Tears    Wife                Husband         Room       Mistress
Screams  Betrayed         Pleading           Dark       Equal
Calm     Calm             Frantic              Red          Pain
Dead     Dead             Dead               Silence       Dead
One     Single           Word               Dead                              

       Each word has a connotative meaning for the reader, but, as is evident, the sex and qualitative type, especially the quality, help to categorize the connotative meanings of each word (or lack thereof); thus, the connotations themselves help to clarify the reasoning of the piece which ultimately allows the reader a guided view toward a plausible theme, overall meaning, and personal understanding of the poem.

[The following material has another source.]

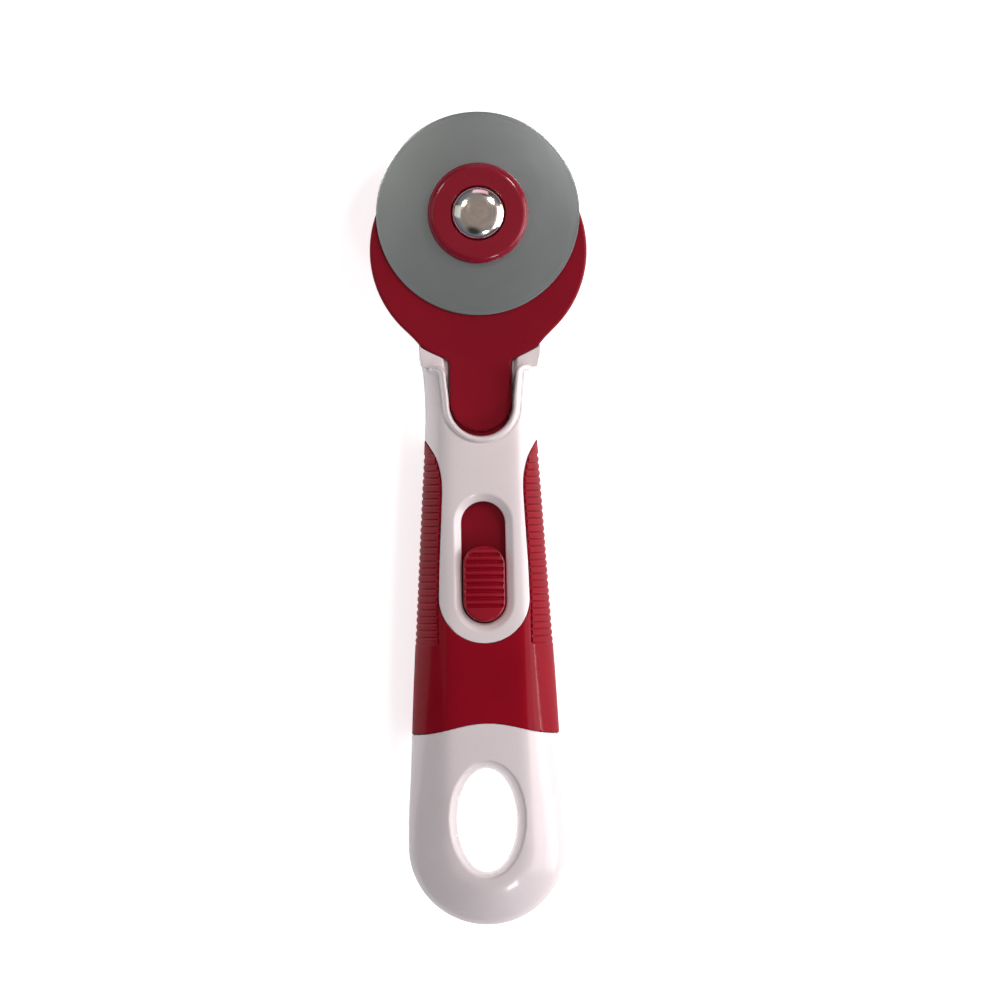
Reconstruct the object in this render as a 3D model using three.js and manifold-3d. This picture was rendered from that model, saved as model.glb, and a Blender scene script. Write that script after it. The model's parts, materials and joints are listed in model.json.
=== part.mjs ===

       Let's take another look at another poem I've created within the same type. You will see the same set and qualitative type that are used to create this particular type of poem. Indeed, come to think of it, I submit the possibility that the set and qualitative type represent the two golden rules of poetry - not exclusive to single type.

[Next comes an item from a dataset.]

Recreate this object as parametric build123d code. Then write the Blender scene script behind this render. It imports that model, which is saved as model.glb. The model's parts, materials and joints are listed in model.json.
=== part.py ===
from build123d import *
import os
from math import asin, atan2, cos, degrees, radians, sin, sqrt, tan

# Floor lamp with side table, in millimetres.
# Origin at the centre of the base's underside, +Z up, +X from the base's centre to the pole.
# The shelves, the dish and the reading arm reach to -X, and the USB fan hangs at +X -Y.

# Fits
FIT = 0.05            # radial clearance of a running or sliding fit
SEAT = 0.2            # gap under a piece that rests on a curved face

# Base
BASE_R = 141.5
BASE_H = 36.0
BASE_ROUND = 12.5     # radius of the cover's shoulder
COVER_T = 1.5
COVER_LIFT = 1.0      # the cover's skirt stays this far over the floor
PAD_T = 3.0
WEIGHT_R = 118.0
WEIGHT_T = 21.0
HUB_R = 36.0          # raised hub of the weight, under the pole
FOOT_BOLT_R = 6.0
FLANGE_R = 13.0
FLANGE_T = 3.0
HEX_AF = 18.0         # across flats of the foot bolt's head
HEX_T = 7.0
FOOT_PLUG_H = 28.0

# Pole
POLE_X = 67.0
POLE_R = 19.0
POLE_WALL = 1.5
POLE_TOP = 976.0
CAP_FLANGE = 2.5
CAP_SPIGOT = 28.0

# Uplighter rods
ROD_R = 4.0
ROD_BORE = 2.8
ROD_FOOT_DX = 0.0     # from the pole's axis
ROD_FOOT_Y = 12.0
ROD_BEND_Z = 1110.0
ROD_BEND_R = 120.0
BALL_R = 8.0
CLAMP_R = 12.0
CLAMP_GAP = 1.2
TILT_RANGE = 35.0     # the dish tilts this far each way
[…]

       As you can see, the poem is more abstract and largely depends upon the connotations of each word. The piece also represents the validity of the variable nature of connotations for a single word. If the writer is able to use categories yet again to help point out the fact that a particular word is being used for different purposes, then it is certainly possible for the reader to understand the same. While the term "vanilla" is interchangeable within the piece, the following words in each line indicate a particular type of imagery that is routinely associated with each line:

Vision Vanilla  Blonde               Blue                  Pearl
Taste Vanilla  Sweet                    Mint                 Milk
Smell Vanilla  Strawberries      Wildflowers           Lemons
Sound Vanilla  Mew                    Sigh                  Moan
Touch Vanilla  Pressure            Grip                Coupled

       Generally, vanilla is not used for sound and touch, but of course other words will help to create a new connotative meaning for the reader, thus showing that words are quite flexible, complex, and possibly difficult work with. Other words may also be used in other categories, but the placement is definitive because of their associated purpose with the other words in their category. As I said recently, there are new connotative meanings demonstrated by the associated words, but their inclusion represents an exclusion of bias toward the experimentation of words through reasoning itself rather than the display of self-art I've seen where individuals take a word, thrust it into a sentence or line, and expect the reader to understand the connotative meaning without context.

       "Ars Poetica in A Flashbulb” and “Vanilla” represent a new type of poetry called Flashbulb Poetry which incorporates two basic rules: set - instructional technique of the piece - and qualitative type - execution, reasoning, and quality of the piece.  Feel free to review the detailed explanation of each rule found earlier in this article. This type of poetry focuses on the connotative aspects of a single word. After all, since pictures are worth a thousand words, an image in one's mind must also represent a thousand words. It is the writer's goal, then, to create a series of specific images to relate a purposeful overall meaning. This further removes unnecessary verbiage often found in many types of poetry today, especially free verse. While there is nothing inherently wrong with free verse poetry, flashbulb poetry will be able to better prepare the writer imagistic-specificity and the importance of a single word itself.